On prétend qu'en vertu d'un nouveau règlement
L'académique Aréopage .
Quitte le frac au vert plumage
Pour le froc de Jacques Clément.

     Vous, Monsieur, n'êtes point parvenu à exciter à ce point notre verve poétique.

     Je vais être plus indiscret encore. Je vois en vous un moine dans le siècle, un enfant pieux qui s'est toqué, adolescent, de la littérature et qui, maintenant, a retrouvé, en même temps que son enfance, la tentation monastique.

     Dans Les Profondes Années, vous le dites très bien, commentant en 1975 votre journal de la dix-neuvième année : « J'achetais des livres. Je lisais Proust et Stendhal. Ce fut une passion qui me tint longtemps. Je ne la regrette pas, car elle m'a fait passer des heures heureuses, mais la littérature ne m'occupe plus guère que comme le bréviaire que dirait un prêtre qui n'y croit plus. » Vous n'espérez plus découvrir de secret dans aucun livre, alors que chacun d'eux vous paraissait porteur de vérités qui vous étaient offertes et dont vous vous empariez avidement.

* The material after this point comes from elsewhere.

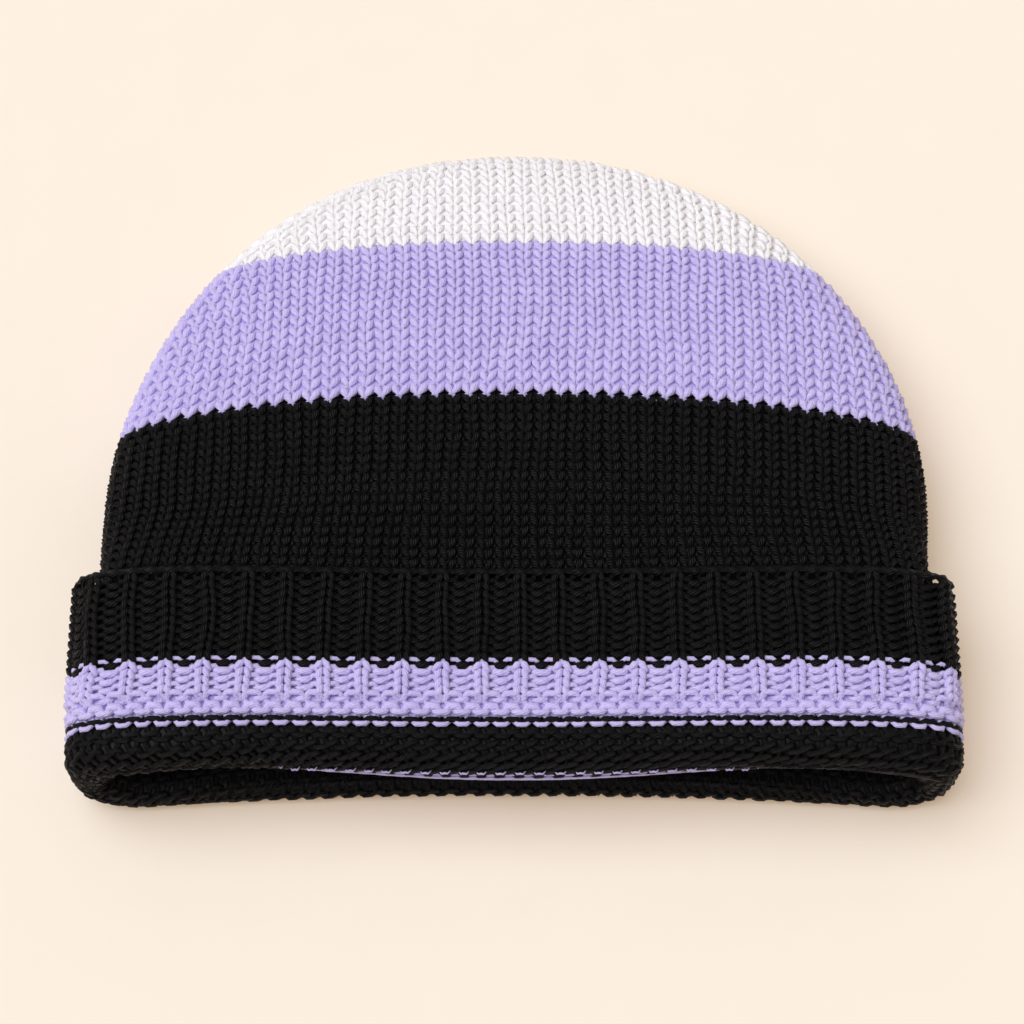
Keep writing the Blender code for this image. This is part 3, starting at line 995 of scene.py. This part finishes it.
# The changes are sizes of a stitch that differ in this piece
def knitPiece(name, rows, tree, form, material, node, changes):
    mesh = bpy.data.meshes.new(name)
    mesh.from_pydata([(0.0, 0.0, facts["row"] * mm) for facts in rows], [], [])
    for key in strandFacts:
        kind = "INT" if key == "row" else "FLOAT"
        data = mesh.attributes.new(key, kind, "POINT").data
        data.foreach_set("value", [facts[key] for facts in rows])
    piece = addObject(name, mesh)
    modifier = piece.modifiers.new("knitCourses", "NODES")
    modifier.node_group = tree
    sizes = {**stitch, **changes}
    values = {size: sizes[size] for size in knitInputs}
    values.update(form=form, twistLength=yarn["twistLength"], yarn=material)
    setInputs(modifier, tree, values)
    graph = bpy.context.evaluated_depsgraph_get()
    plain = bpy.data.meshes.new_from_object(
        piece.evaluated_get(graph), preserve_all_data_layers=True, depsgraph=graph
    )
    piece.modifiers.clear()
    piece.data = plain
    plain.name = name
    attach(piece, "root")
    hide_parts(node)
    print("knitted", name, len(plain.polygons) * 2, "triangles")


yarn = {
    "twistLength": 11.0 * mm,
    "strands": 7.0,
    "ridgePower": 0.9,
    "patchScale": 160.0,
    "patchStrength": 0.9,
    "fibreAlong": 12.0,         # flecks in one turn of the twist
    "fibreRound": 11.0,         # and round the yarn
    "noiseDetail": 3.0,
    "tone": 0.85,
    "sheenRoughness": 0.6,
    "softness": (1.0, 0.85, 1.0),
    "softDepth": 1.0 * mm,
    "bumpStrength": 0.8,
    "bumpDepth": 0.25 * mm,
}

# Colour of the raised strands and a darker one: painted shade in the twist's grooves, and the darker patches
# and flecks; how strongly the twist shows, as painted groove shade and as bump, and how strongly the fibres
# show
yarnLooks = {
    "whiteYarn": {
        "light": (0.94, 0.925, 0.955),
        "deep": (0.80, 0.76, 0.78),
        "twist": 0.45,
        "fibre": 1.5,
        "rough": 0.92,
        "sheen": 0.25,
        "specular": 0.3,
        "depth": 0.15,
    },
    "lavenderYarn": {
        "light": (0.615, 0.54, 0.89),
        "deep": (0.43, 0.36, 0.73),
        "twist": 0.5,
        "fibre": 1.5,
        "rough": 0.9,
        "sheen": 0.25,
        "specular": 0.3,
        "depth": 0.15,
    },
    "blackYarn": {
        "light": (0.0068, 0.0058, 0.0072),
        "deep": (0.0003, 0.0002, 0.0003),
        "twist": 1.2,
        "fibre": 0.9,
        "rough": 0.5,
        "sheen": 0.0,
        "specular": 0.15,
        "depth": 0.0,
    },
}


def newMaterial(name, values):
    material = bpy.data.materials.new(name)
    material.use_nodes = True
    shader = material.node_tree.nodes["Principled BSDF"]
    for key, value in values.items():
        shader.inputs[key].default_value = value
    return material, shader


def speckle(vector, scale, detail):
    inputs = {"Vector": vector, "Scale": scale, "Detail": detail}
    return addNode(vector.id_data, "ShaderNodeTexNoise", inputs).outputs[0]


def colourBetween(share, low, high):
    inputs = {0: share, 6: (*low, 1.0), 7: (*high, 1.0)}
    return addNode(share.id_data, "ShaderNodeMix", inputs, data_type="RGBA").outputs[2]


def makeYarn(name):
    looks = yarnLooks[name]
    material, shader = newMaterial(name, {
        "Roughness": looks["rough"],
        "Sheen Weight": looks["sheen"],
        "Sheen Roughness": yarn["sheenRoughness"],
        "Specular IOR Level": looks["specular"],
        "Subsurface Weight": looks["depth"],
        "Subsurface Radius": yarn["softness"],
        "Subsurface Scale": yarn["softDepth"],
    })
    tree = material.node_tree
    yarnMap = addNode(tree, "ShaderNodeUVMap", uv_map="yarn").outputs[0]
    along, across = addNode(tree, "ShaderNodeSeparateXYZ", {0: yarnMap}).outputs[:2]
    groove = calc("ABSOLUTE", sine(times(times(plus(along, across), yarn["strands"]), math.pi)))
    ridge = calc("POWER", groove, yarn["ridgePower"])
    onPiece = addNode(tree, "ShaderNodeTexCoord").outputs["Object"]
    patches = speckle(onPiece, yarn["patchScale"], yarn["noiseDetail"])
    stretched = addNode(tree, "ShaderNodeMapping", {
        "Vector": yarnMap, "Scale": (yarn["fibreAlong"], yarn["fibreRound"], 1.0),
    })
    fibres = speckle(stretched.outputs[0], 1.0, yarn["noiseDetail"])

    # painted shade: the twist's grooves are coloured darker, towards the dark colour, so they look shaded
    grooveShade = times(minus(ridge, 1.0), looks["twist"])
    patched = times(minus(patches, 0.5), yarn["patchStrength"])
    flecked = times(minus(fibres, 0.5), looks["fibre"])
    tone = plus(plus(grooveShade, patched), plus(flecked, yarn["tone"]))
    feed(shader.inputs["Base Color"], colourBetween(tone, looks["deep"], looks["light"]))
    bump = addNode(tree, "ShaderNodeBump", {
        "Strength": yarn["bumpStrength"],
        "Distance": yarn["bumpDepth"],
        "Height": plus(times(ridge, looks["twist"]), times(fibres, looks["fibre"])),
    })
    feed(shader.inputs["Normal"], bump.outputs[0])
    return material


studio = {
    "floorColour": (0.680, 0.670, 0.636),
    # painted warm light: the floor glows a little, though it is no lamp, so its shadows stay warm
    "floorGlow": (0.22, 0.12, 0.04),    # keeps the shadows on it warm
    "floorSize": 6.0,
    "floorRough": 0.95,
    "floorShine": 0.1,
    "grainScale": 60.0,
    "grainDetail": 4.0,
    "grainShades": (0.985, 1.015),
    "worldColour": (0.82, 0.74, 0.65),
    "worldStrength": 0.5,
    "keyColour": (1.02, 1.05, 1.10),
    "keyPower": 2.46,
    "keySoftness": 60.0,
    "keyFrom": (-0.42, 0.03, 1.0),
    "elevation": 68.0,
    "distance": 0.6701,
    "aim": (-0.00055, -0.01055, 0.0),
    "lens": 85.0,
    "sensor": 36.0,
}


def makeFloor():
    size = studio["floorSize"] / 2
    mesh = bpy.data.meshes.new("floor")
    corners = [(-size, -size, 0), (size, -size, 0), (size, size, 0), (-size, size, 0)]
    mesh.from_pydata(corners, [], [(0, 1, 2, 3)])
    floor = addObject("floor", mesh)
    material, shader = newMaterial("paleFloor", {
        "Roughness": studio["floorRough"],
        "Specular IOR Level": studio["floorShine"],
        # painted warm light: the floor's own glow
        "Emission Color": (*studio["floorGlow"], 1.0),
        "Emission Strength": 1.0,
    })
    onFloor = addNode(material.node_tree, "ShaderNodeTexCoord").outputs["Object"]
    grain = speckle(onFloor, studio["grainScale"], studio["grainDetail"])
    shades = [[tone * share for tone in studio["floorColour"]] for share in studio["grainShades"]]
    feed(shader.inputs["Base Color"], colourBetween(grain, *shades))
    mesh.materials.append(material)


def makeLights():
    world = bpy.data.worlds.new("studio")
    world.use_nodes = True
    backdrop = world.node_tree.nodes["Background"]
    backdrop.inputs["Color"].default_value = (*studio["worldColour"], 1.0)
    backdrop.inputs["Strength"].default_value = studio["worldStrength"]
    bpy.context.scene.world = world
    data = bpy.data.lights.new("keyLight", "SUN")
    data.angle = math.radians(studio["keySoftness"])
    data.color = studio["keyColour"]
    data.energy = studio["keyPower"]
    light = addObject("keyLight", data)
    x, y, z = studio["keyFrom"]
    light.location = (x, y, z)
    light.rotation_euler = (math.atan2(math.hypot(x, y), z), 0.0, math.atan2(y, x) + math.pi / 2)


def makeCamera():
    data = bpy.data.cameras.new("photoCamera")
    data.lens = studio["lens"]
    data.sensor_width = studio["sensor"]
    camera = addObject("photoCamera", data)
    tilt = math.radians(studio["elevation"])
    x, y, z = studio["aim"]
    away = studio["distance"]
    camera.location = (x, y - away * math.cos(tilt), z + away * math.sin(tilt))
    camera.rotation_euler = (math.pi / 2 - tilt, 0.0, 0.0)
    bpy.context.scene.camera = camera


bpy.context.scene.view_settings.view_transform = "Standard"
makeFloor()
makeLights()
makeCamera()
print("floor, light and camera are up")

turns, levels, grid, out = formPoints()
form = makeForm(turns, levels, grid, out)
knitTree = makeKnitTree()
yarns = {name: makeYarn(name) for name in yarnLooks}
print("form of the fabric is laid out")

# Each band: its stretch of courses, its yarn, the node it stands for and its slot
bands = (
    ("cuff_rib_knit", "cuffRib", "blackYarn", "cuff_rib", "black_yarn"),
    ("cuff_stripe_knit", "cuffStripe", "lavenderYarn", "cuff_stripe", "lavender_yarn"),
    ("cuff_roll_knit", "cuffRoll", "blackYarn", "cuff_roll", "black_yarn"),
    ("inner_stripe_knit", "innerStripe", "lavenderYarn", "inner_stripe", "lavender_yarn"),
    ("crown_base_inside", "baseInside", "blackYarn", "crown_base", "black_yarn"),
    ("crown_base_knit", "crownBase", "blackYarn", "crown_base", "black_yarn"),
    ("crown_band_knit", "crownBand", "lavenderYarn", "crown_band", "lavender_yarn"),
    ("crown_top_knit", "crownTop", "whiteYarn", "crown_top", "white_yarn"),
)
hiddenStitch = {"samples": 8, "sides": 4}   # the layer inside the cuff is hardly seen
for pieceName, stretch, yarnName, node, slotName in bands:
    changes = hiddenStitch if stretch == "baseInside" else {}
    knitPiece(pieceName, courseRows(stretch), knitTree, form, yarns[yarnName], node, changes)
    coreName = pieceName.removesuffix("_knit") + "_core"
    makeCore(coreName, stretch, levels, grid, out, yarns[yarnName], node)

# The single strands, each with its share of the bands' yarn radius
strands = (
    ("cuff_rib_edge", edgeRows(), "blackYarn", "cuff_rib", "black_yarn", stitch["edgeRadius"]),
    ("inner_stripe_line", lineRows(), "lavenderYarn", "inner_stripe", "lavender_yarn", stitch["lineRadius"]),
)
for pieceName, rows, yarnName, node, slotName, share in strands:
    changes = {"yarnRadius": stitch["yarnRadius"] * share}
    knitPiece(pieceName, rows, knitTree, form, yarns[yarnName], node, changes)
bpy.data.objects.remove(form)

     Après l'effervescence de l'adolescence et les ambitions incontrôlées de la jeunesse, vous êtes revenu à votre vraie nature. Vous avez suivi votre pente qui n'est pas celle de tout le monde, qui a, en dehors d'autres mérites, celui de la rareté, la pente de l'intelligence mystique. J'emploie à dessein cette formule car on identifie trop souvent mystique et effusion purement affective. La mystique, c'est une vérité enracinée dans la vie. Comment, à quel prix se fait cet enracinement ? Je ne crois pas me tromper en suggérant que de telles interrogations sont, à vos yeux, capitales. Vous avez eu comme maîtres deux hommes éminents : Georges Canguilhem et Wladimir Jankélévitch. Ni l'un ni l'autre n'étaient des mystiques, mais ils vous ont donné la formation philosophique qui écarte les tentations de l'irrationnel. C'est pourquoi votre conversion n'a rien d'un coup de cœur, d'un emballement momentané. Elle est le résultat d'un lent travail de votre esprit. Vous l'appelez vous-même « la grâce de l'enfance retrouvée », grâce dont vous faites bénéficier le grand Michelet dans votre livre Michelet, le prêtre et la femme. Vous dites de lui : « Du maître à penser il ne reste pas grand-chose, mais l'amoureux de la femme, des fleurs, des oiseaux et de la mer témoigne qu'une vie est belle qui commence par la passion de connaître pour s'achever dans la grâce de l'enfance retrouvée. » Vous aussi, vous aimez la nature et vous avez besoin de sa proximité. Pour vous, comme pour beaucoup d'autres, la nature est un talisman ; le talisman qui prémunit contre la bêtise de l'orgueil humain. Et puis la prodigalité de la nature nous enseigne qu'il y a une générosité de la raison, que la raison authentique est une raison généreuse. Et c'est pourquoi le message de la France sera nul, s'il n'est pas le message de la générosité de la raison.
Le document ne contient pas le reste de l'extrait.